- [Brief] Stop after the line containing "pillar_seam = 0.5": print each line exactly from the first line of the listing up to that point.

- [Information shown]
'''

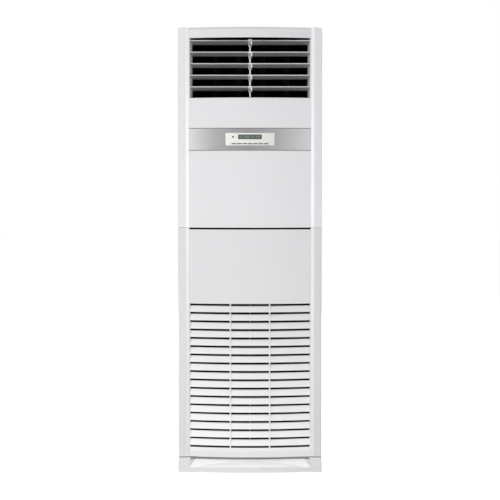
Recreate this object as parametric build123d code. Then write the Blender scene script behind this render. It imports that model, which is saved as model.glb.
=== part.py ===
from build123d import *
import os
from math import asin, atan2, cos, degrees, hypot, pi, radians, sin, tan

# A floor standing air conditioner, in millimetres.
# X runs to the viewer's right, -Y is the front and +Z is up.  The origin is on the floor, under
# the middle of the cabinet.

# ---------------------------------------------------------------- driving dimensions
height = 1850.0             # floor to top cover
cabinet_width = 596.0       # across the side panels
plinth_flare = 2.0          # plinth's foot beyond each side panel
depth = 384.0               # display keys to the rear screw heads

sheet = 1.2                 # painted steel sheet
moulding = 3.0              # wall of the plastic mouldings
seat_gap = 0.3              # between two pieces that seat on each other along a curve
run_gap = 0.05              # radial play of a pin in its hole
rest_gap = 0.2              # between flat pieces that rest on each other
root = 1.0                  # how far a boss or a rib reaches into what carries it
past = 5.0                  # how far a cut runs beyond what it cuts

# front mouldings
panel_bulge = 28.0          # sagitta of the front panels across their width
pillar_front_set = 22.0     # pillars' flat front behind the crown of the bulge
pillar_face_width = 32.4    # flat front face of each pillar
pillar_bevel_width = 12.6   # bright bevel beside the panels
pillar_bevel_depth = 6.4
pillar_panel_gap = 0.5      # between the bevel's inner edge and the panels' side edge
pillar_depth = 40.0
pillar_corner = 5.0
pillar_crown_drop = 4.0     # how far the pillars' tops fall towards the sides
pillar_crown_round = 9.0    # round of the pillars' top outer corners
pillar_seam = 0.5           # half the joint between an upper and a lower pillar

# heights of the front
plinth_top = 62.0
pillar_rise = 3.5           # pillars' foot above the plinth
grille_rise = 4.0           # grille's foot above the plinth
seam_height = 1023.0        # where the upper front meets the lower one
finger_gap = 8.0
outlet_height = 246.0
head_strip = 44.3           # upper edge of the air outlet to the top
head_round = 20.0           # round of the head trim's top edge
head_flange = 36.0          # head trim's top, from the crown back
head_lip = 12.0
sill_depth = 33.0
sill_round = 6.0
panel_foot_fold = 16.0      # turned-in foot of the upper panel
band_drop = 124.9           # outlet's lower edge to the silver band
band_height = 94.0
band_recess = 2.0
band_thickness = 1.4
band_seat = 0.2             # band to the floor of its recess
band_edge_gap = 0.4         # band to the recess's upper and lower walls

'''

- [Result of the exercise]
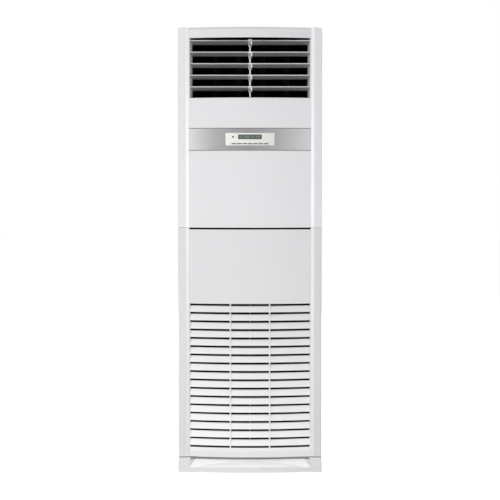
Recreate this object as parametric build123d code. Then write the Blender scene script behind this render. It imports that model, which is saved as model.glb.
=== part.py ===
from build123d import *
import os
from math import asin, atan2, cos, degrees, hypot, pi, radians, sin, tan

# A floor standing air conditioner, in millimetres.
# X runs to the viewer's right, -Y is the front and +Z is up.  The origin is on the floor, under
# the middle of the cabinet.

# ---------------------------------------------------------------- driving dimensions
height = 1850.0             # floor to top cover
cabinet_width = 596.0       # across the side panels
plinth_flare = 2.0          # plinth's foot beyond each side panel
depth = 384.0               # display keys to the rear screw heads

sheet = 1.2                 # painted steel sheet
moulding = 3.0              # wall of the plastic mouldings
seat_gap = 0.3              # between two pieces that seat on each other along a curve
run_gap = 0.05              # radial play of a pin in its hole
rest_gap = 0.2              # between flat pieces that rest on each other
root = 1.0                  # how far a boss or a rib reaches into what carries it
past = 5.0                  # how far a cut runs beyond what it cuts

# front mouldings
panel_bulge = 28.0          # sagitta of the front panels across their width
pillar_front_set = 22.0     # pillars' flat front behind the crown of the bulge
pillar_face_width = 32.4    # flat front face of each pillar
pillar_bevel_width = 12.6   # bright bevel beside the panels
pillar_bevel_depth = 6.4
pillar_panel_gap = 0.5      # between the bevel's inner edge and the panels' side edge
pillar_depth = 40.0
pillar_corner = 5.0
pillar_crown_drop = 4.0     # how far the pillars' tops fall towards the sides
pillar_crown_round = 9.0    # round of the pillars' top outer corners
pillar_seam = 0.5           # half the joint between an upper and a lower pillar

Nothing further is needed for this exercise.